Following graduation, Marchand served as coordinator of student life at Cégep de Sainte-Foy from 1999 to 2008. From 2008 to 2014, Marchand worked for the Quebec Association for the Prevention of Suicide. In 2014, Marchand became Director of Centraide Québec Chaudière-Appalaches et Bas-Saint-Laurent, a position he held until March 2021. Prior to his role as president, Marchand had served on the board of directors for the organization for ten years.

=== Political career ===
In November 2020, a Léger-Le Journal de Québec poll mentioned Marchand as a possible candidate for Mayor of Quebec, receiving 1% support among potential voters. In February 2021, the rumours of his candidacy became more serious. On March 23, 2021, Marchand left his position at Centraide Québec-Bas-Saint-Laurent.

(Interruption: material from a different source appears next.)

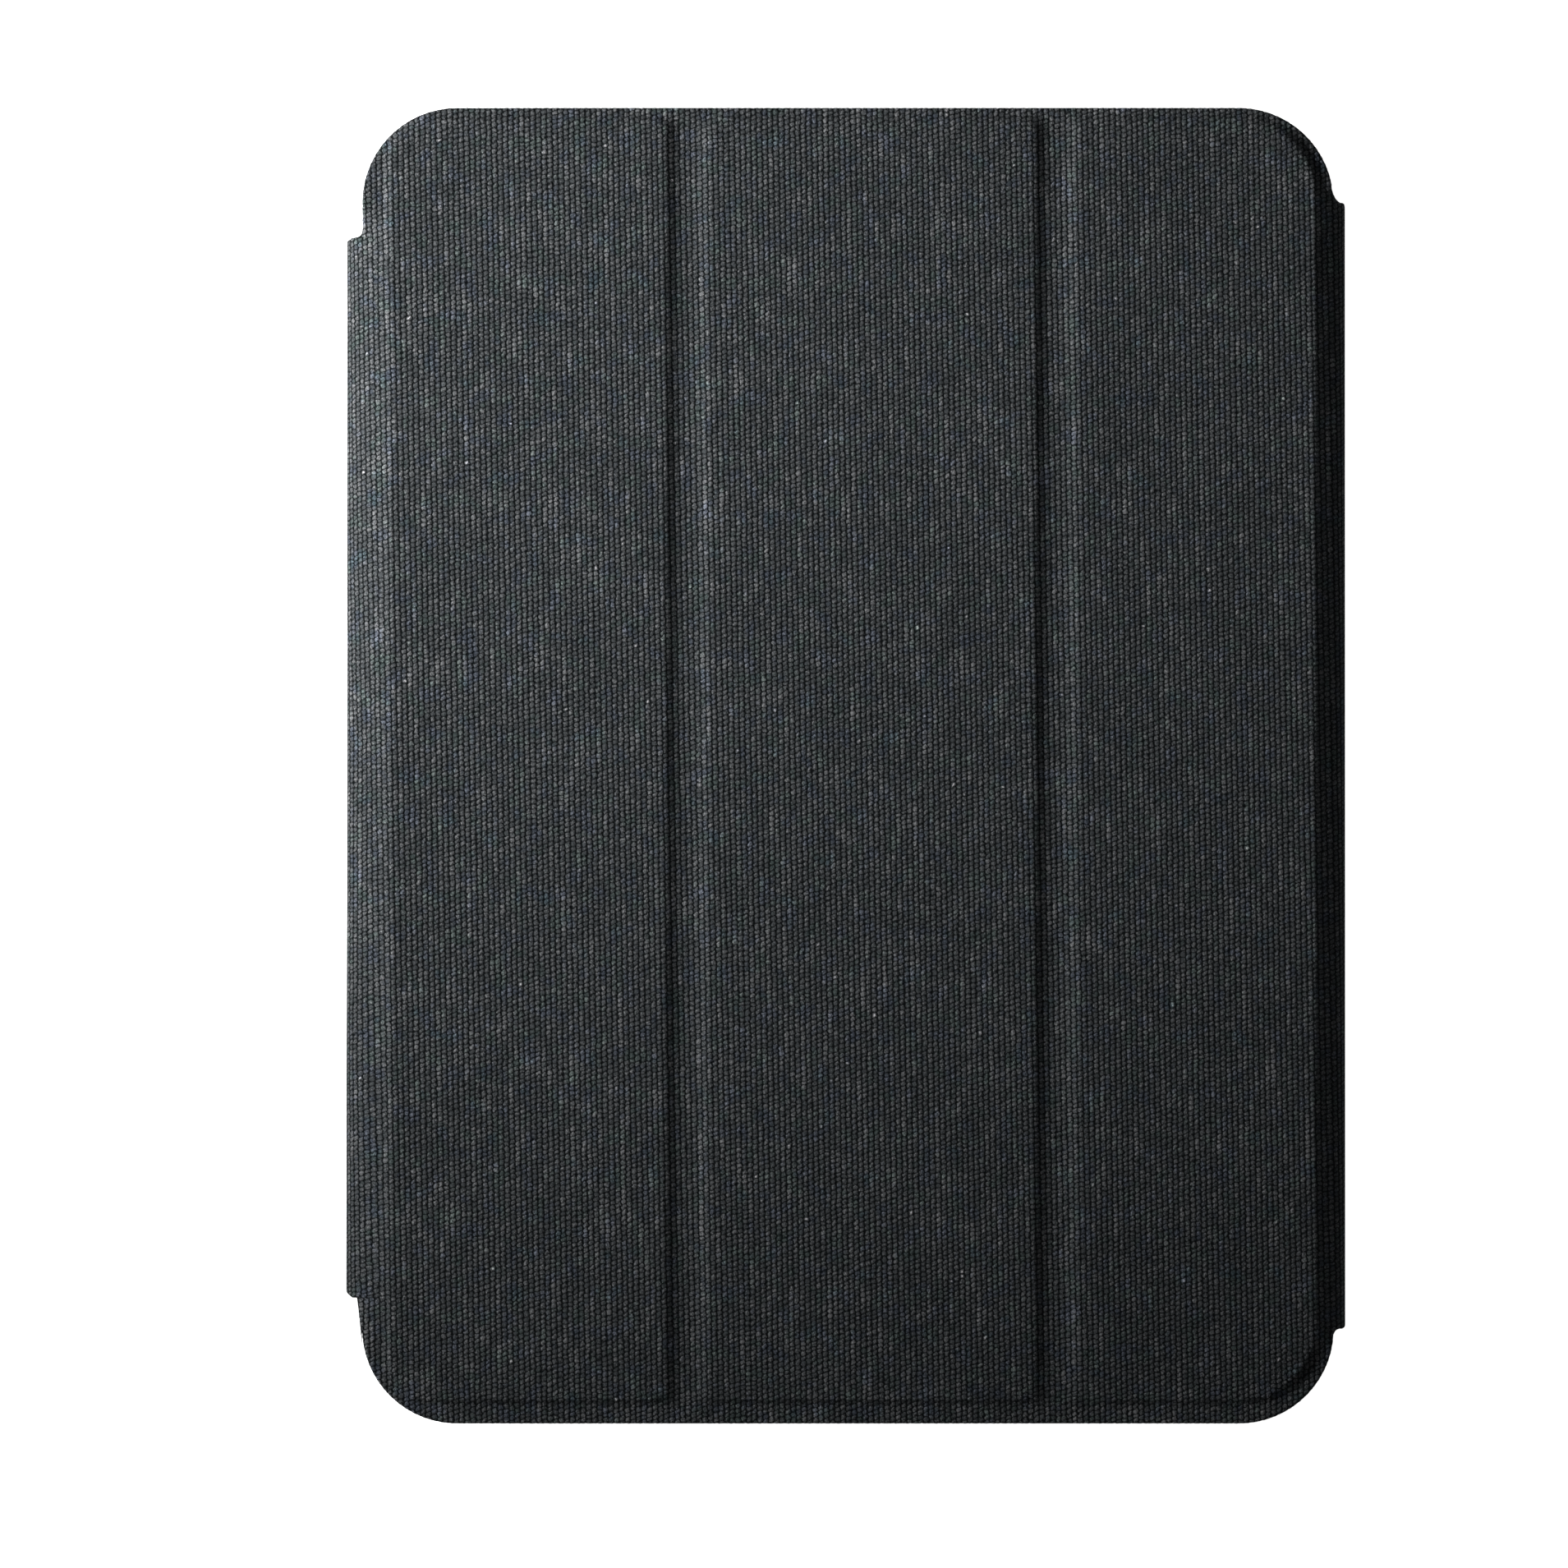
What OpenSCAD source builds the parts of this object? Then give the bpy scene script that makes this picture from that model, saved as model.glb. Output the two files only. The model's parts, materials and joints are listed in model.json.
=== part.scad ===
// Folio keyboard case for a 10.9 inch tablet, lying closed on its back.
// X runs from the spine to the clasp, Y along the long side, Z up out of the cover.
// All sizes are millimetres. The origin is under the middle of the closed case.

/* [Tablet] */
// Length of the tablet that the tray holds
tablet_l = 248.6; // [246:0.1:251]
// Width of the tablet that the tray holds
tablet_w = 179.5; // [178:0.1:182]
// Thickness of the tablet that the tray holds
tablet_t = 7; // [6:0.1:9]
// Corner radius of the tablet, seen from above
tablet_r = 17.6; // [14:0.1:20]

/* [Tray] */
// Free space round the tablet in the tray
tablet_gap = 0.3; // [0.1:0.1:0.6]
// Wall of the moulded tray
tray_wall = 1.6; // [1.2:0.1:2.2]
// Floor of the moulded tray
tray_floor = 1; // [0.8:0.1:1.6]
// How far the tray's lip reaches over the tablet
tray_lip = 1.2; // [0.8:0.1:1.6]
// Thickness of that lip
tray_lip_t = 0.8; // [0.6:0.1:1.2]
// Thickness of the felt pad on the tray's floor
felt_t = 0.3; // [0.2:0.1:0.5]
// Radius of the camera hole
camera_r = 6.3; // [5:0.1:8]
// Distance from the camera's centre to the tablet's clasp side
camera_from_side = 15; // [14:0.5:20]
// Distance from the camera's centre to the tablet's top end
camera_from_end = 13; // [13:0.5:20]

/* [Cover] */
// Thickness of the woven outer cloth
cloth_t = 0.7; // [0.5:0.1:0.9]
// Thickness of the suede lining
lining_t = 0.4; // [0.3:0.1:0.5]
// Thickness of the stiff boards
board_t = 1.3; // [1:0.1:1.6]
// How far the cover overhangs the tray at its long sides
cover_side = 2.5; // [2:0.1:3]
// How far the cover overhangs the tray at its ends
cover_end = 1.3; // [1:0.1:2]
// Corner radius of the cover
cover_r = 18.4; // [15:0.1:20]
// Width of the first cover panel, from the cover's edge to the first crease
panel_1_w = 63; // [60:0.5:66]
// Width of the middle cover panel, from crease to crease
panel_2_w = 71.5; // [69:0.5:74]
// Width of the flat floor of a crease
crease_w = 4.8; // [4:0.1:5.2]
// Width of the slope from a board's edge down to the crease or the rim
pad_slope = 2.6; // [1.8:0.1:2.8]
// Rim from the cover's edge to the raised board, at the spine side
rim_spine = 6; // [5.5:0.1:6.5]
// Rim at the clasp side
rim_clasp = 4; // [3.6:0.1:4.4]
// Rim at the top end
rim_top = 2.9; // [2.6:0.1:3.4]
// Rim at the bottom end
rim_bottom = 4.9; // [4.4:0.1:5.4]
// Corner radius of the first board at the spine side
pad_r_spine = 8; // [6:0.5:10]
// Corner radius of the last board at the clasp side
pad_r_clasp = 14; // [12:0.5:16]
// Corner radius of the boards at a crease
pad_r_crease = 1.5; // [1:0.1:2.5]

/* [Spine and clasp] */
// How far the spine stops short of the cover's ends
spine_end = 25; // [23.5:0.1:32]
// How far the clasp flap stops short of the cover's ends
clasp_end = 18.3; // [18:0.1:27]
// Corner radius of the clasp's free corners
clasp_r = 2.5; // [1:0.1:4]
// Thickness of the stiffener in the spine and the clasp
stiffener_t = 0.8; // [0.6:0.1:1]
// Space between the tray and the inside of the spine
spine_gap = 3.65; // [3.4:0.05:4.2]
// Space between the tray and the inside of the clasp, at its hinge
clasp_gap = 2.6; // [2.4:0.05:3]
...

Two days later, Marchand registered a new political party with Élections Québec. The party, named Québec forte et fière, had Marchand as its leader. On April 15, 2021, Marchand announced his candidacy for mayor of Quebec in a press conference at a community centre in Limoilou.

Elections were held in Quebec City on November 7, 2021. As polls closed on election night, around 8:30pm, local television networks declared Marie-Josée Savard the victor, with a 14% lead over Marchand. Following this announcement, Savard made a victory speech to her supporters and the press. Around 10:00 p.m., TVA reversed its prediction of Savard's victory due to a reduced vote margin between her and Marchand. By 10:40pm, Marchand took the lead in votes and eventually won the election by 834 votes. Due to the surprise win by Marchand, Savard's campaign considered a recount, but conceded defeat the next day.

On November 14, 2021, Marchand was sworn in as the 38th Mayor of Quebec in the presence of all the city councillors at the Quebec City Armory. He is the first mayor since Lucien Borne in 1938, to come from downtown Quebec City.

== Personal life ==
Marchand lives in Sainte-Foy with his partner and two children. His parents died in 2007 and 2013 respectively.